Member of the German Translation Team: Margarethe VonRandow-Tesch
Margarethe reading the Introduction to the Course in German
This course can therefore be summed up very simply in this way: Nothing real can be threatened. Nothing unreal exists. Herein lies the peace of God.
I came across the Course in 1984 when I was a young school teacher and very unhappy with my job and my life in general. I had the deep wish to translate a book although I had no special training as a translator. When I attended a self help workshop the instructor, who was an American, mentioned A Course in Miracles, and I was thrilled. I ordered the book in San Francisco. After several weeks it arrived in a huge kitbag, and together with a friend I immediately started translating the first chapter without knowing what it was all about.

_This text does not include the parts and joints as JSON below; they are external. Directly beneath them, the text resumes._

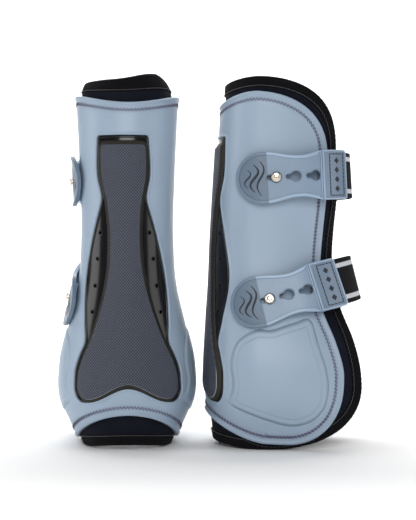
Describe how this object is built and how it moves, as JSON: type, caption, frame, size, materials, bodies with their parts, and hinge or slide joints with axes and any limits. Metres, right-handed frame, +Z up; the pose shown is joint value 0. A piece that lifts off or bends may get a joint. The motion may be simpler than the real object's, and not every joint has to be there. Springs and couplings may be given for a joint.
{
  "type": "tendon boots",
  "caption": "Pair of horse tendon boots: moulded shells over bound neoprene liners, strike pads, and elastic straps with keyholed tabs on metal studs.",
  "frame": {"origin": "middle of the pair's box, on the ground", "axes": "+Z up along the boots, +X from the left boot to the right boot, -Y towards the left boot's back and the right boot's outer side"},
  "size_m": [0.2188, 0.1222, 0.2603],
  "materials": {
    "shell": "satin moulded polyurethane, pale blue-grey",
    "liner": "neoprene with a knitted navy-black face",
    "binding": "black folded edge tape",
    "base": "glossy black thermoplastic",
    "pad": "slate rubber-like moulding with a fine diamond lattice",
    "tab": "satin moulded polyurethane, light blue",
    "elastic": "black woven elastic with two white stripes",
    "metal": "polished nickel, slightly warm"
  },
  "bodies": {
    "left_boot": {"left_shell": "shell", "left_liner": "liner", "left_liner_binding": "binding", "left_strike_base": "base", "left_strike_pad": "pad", "left_upper_stud": "metal", "left_upper_stud_washer": "metal", "left_lower_stud": "metal", "left_lower_stud_washer": "metal"},
    "right_boot": {"right_shell": "shell", "right_liner": "liner", "right_liner_binding": "binding", "right_strike_base": "base", "right_strike_pad": "pad", "right_upper_stud": "metal", "right_upper_stud_washer": "metal", "right_lower_stud": "metal", "right_lower_stud_washer": "metal"},
    "left_upper_strap": {"left_upper_tab_plate": "tab", "left_upper_elastic_tail": "elastic", "left_upper_elastic": "elastic"},
    "left_upper_flap": {"left_upper_tab": "tab"},
    "left_lower_strap": {"left_lower_tab_plate": "tab", "left_lower_elastic_tail": "elastic", "left_lower_elastic": "elastic"},
    "left_lower_flap": {"left_lower_tab": "tab"},
    "right_upper_strap": {"right_upper_tab_plate": "tab", "right_upper_elastic_tail": "elastic", "right_upper_elastic": "elastic"},
    "right_upper_flap": {"right_upper_tab": "tab"},
    "right_lower_strap": {"right_lower_tab_plate": "tab", "right_lower_elastic_tail": "elastic", "right_lower_elastic": "elastic"},
    "right_lower_flap": {"right_lower_tab": "tab"}
  },
  "joints": [
    {"name": "right_boot_lift_off", "type": "slide", "parent": "left_boot", "child": "right_boot", "axis": [0, 0, 1], "range_m": [0, 0.2]},
    {"name": "left_upper_strap_pull", "type": "slide", "parent": "left_boot", "child": "left_upper_strap", "axis": [-0.0679, 0.996, 0.0576], "range_m": [-0.0015, 0.0038], "stiffness_N_per_m": 400, "deforming": ["left_upper_elastic"]},
    {"name": "left_upper_tab_lift", "type": "hinge", "parent": "left_upper_strap", "child": "left_upper_flap", "pos_m": [-0.0982, 0.02799, 0.19047], "axis": [0.027, 0.0457, -0.9986], "range_deg": [0, 95], "stiffness_Nm_per_rad": 0.02},
    {"name": "left_lower_strap_pull", "type": "slide", "parent": "left_boot", "child": "left_lower_strap", "axis": [-0.066, 0.968, 0.2419], "range_m": [-0.0015, 0.0038], "stiffness_N_per_m": 400, "deforming": ["left_lower_elastic"]},
    {"name": "left_lower_tab_lift", "type": "hinge", "parent": "left_lower_strap", "child": "left_lower_flap", "pos_m": [-0.10205, 0.02215, 0.11301], "axis": [-0.1948, 0.2797, -0.9401], "range_deg": [0, 95], "stiffness_Nm_per_rad": 0.02},
    {"name": "right_upper_strap_pull", "type": "slide", "parent": "right_boot", "child": "right_upper_strap", "axis": [0.9966, -0.0592, 0.0576], "range_m": [-0.0015, 0.0038], "stiffness_N_per_m": 400, "deforming": ["right_upper_elastic"]},
    {"name": "right_upper_tab_lift", "type": "hinge", "parent": "right_upper_strap", "child": "right_upper_flap", "pos_m": [0.07686, -0.04961, 0.19047], "axis": [-0.0454, -0.0274, 0.9986], "range_deg": [0, 95], "stiffness_Nm_per_rad": 0.02},
    {"name": "right_lower_strap_pull", "type": "slide", "parent": "right_boot", "child": "right_lower_strap", "axis": [0.9686, -0.0575, 0.2419], "range_m": [-0.0015, 0.0038], "stiffness_N_per_m": 400, "deforming": ["right_lower_elastic"]},
    {"name": "right_lower_tab_lift", "type": "hinge", "parent": "right_lower_strap", "child": "right_lower_flap", "pos_m": [0.07106, -0.0535, 0.11301], "axis": [-0.2814, 0.1924, 0.9401], "range_deg": [0, 95], "stiffness_Nm_per_rad": 0.02}
  ]
}
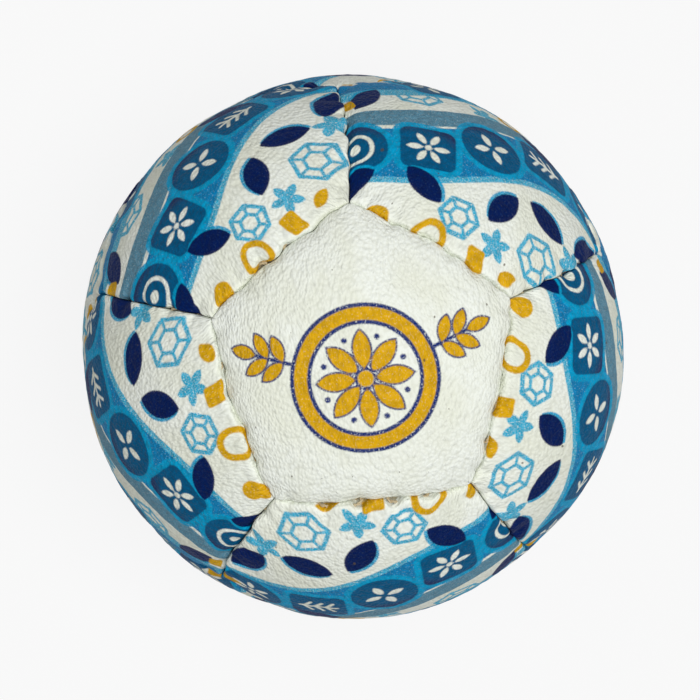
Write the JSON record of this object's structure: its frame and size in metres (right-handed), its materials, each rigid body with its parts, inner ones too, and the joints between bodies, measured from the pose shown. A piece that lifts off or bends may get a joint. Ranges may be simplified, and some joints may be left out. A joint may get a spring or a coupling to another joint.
{
  "type": "lacrosse ball",
  "caption": "Soft practice ball of domed pentagonal leather panels, turned in and stitched edge to edge round a core of packed pellets, with a small flat patch to rest on.",
  "frame": {"origin": "centre of the ball", "axes": "+Z out through the middle of the top panel, +Y over one of that panel's corners; -Z is the resting side"},
  "size_m": [0.0624, 0.0626, 0.063],
  "materials": {
    "leather": "white pebbled synthetic leather, printed",
    "thread": "waxed beige thread",
    "pellets": "packed pellets"
  },
  "bodies": {
    "root": {"top_panel": "leather", "upper_panel_1": "leather", "upper_panel_2": "leather", "upper_panel_3": "leather", "upper_panel_4": "leather", "upper_panel_5": "leather", "lower_panel_1": "leather", "lower_panel_2": "leather", "lower_panel_3": "leather", "lower_panel_4": "leather", "lower_panel_5": "leather", "bottom_panel": "leather", "closing_thread": "thread", "top_thread_1": "thread", "top_thread_2": "thread", "top_thread_4": "thread", "top_thread_5": "thread", "upper_thread_1": "thread", "upper_thread_2": "thread", "upper_thread_3": "thread", "upper_thread_4": "thread", "upper_thread_5": "thread", "equator_thread_1": "thread", "equator_thread_2": "thread", "equator_thread_3": "thread", "equator_thread_4": "thread", "equator_thread_5": "thread", "equator_thread_6": "thread", "equator_thread_7": "thread", "equator_thread_8": "thread", "equator_thread_9": "thread", "equator_thread_10": "thread", "lower_thread_1": "thread", "lower_thread_2": "thread", "lower_thread_3": "thread", "lower_thread_4": "thread", "lower_thread_5": "thread", "bottom_thread_1": "thread", "bottom_thread_2": "thread", "bottom_thread_3": "thread", "bottom_thread_4": "thread", "bottom_thread_5": "thread", "pellet_fill": "pellets"}
  },
  "joints": []
}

At some point we wrote to Judy, sent her the first chapter and asked her for permission to go on.
After three years the first draft of the translation was finished, and my friend Klaudia decided to leave Germany and to live in Australia. Meanwhile a publisher had been found, and the translation team changed. Franchita Cattani and Gerhard Juckoff, the editor, appeared on the scene. With the gentle support of Kenneth Wapnick the three of us went through the process again and again until finally the German Course appeared in 1994.
For me the translation was both a difficult and a very inspiring experience. There were these moments when we painstakingly discussed how to translate difficult terms or went through endless lists of words, and there were those wonderful moments when I forgot time and space.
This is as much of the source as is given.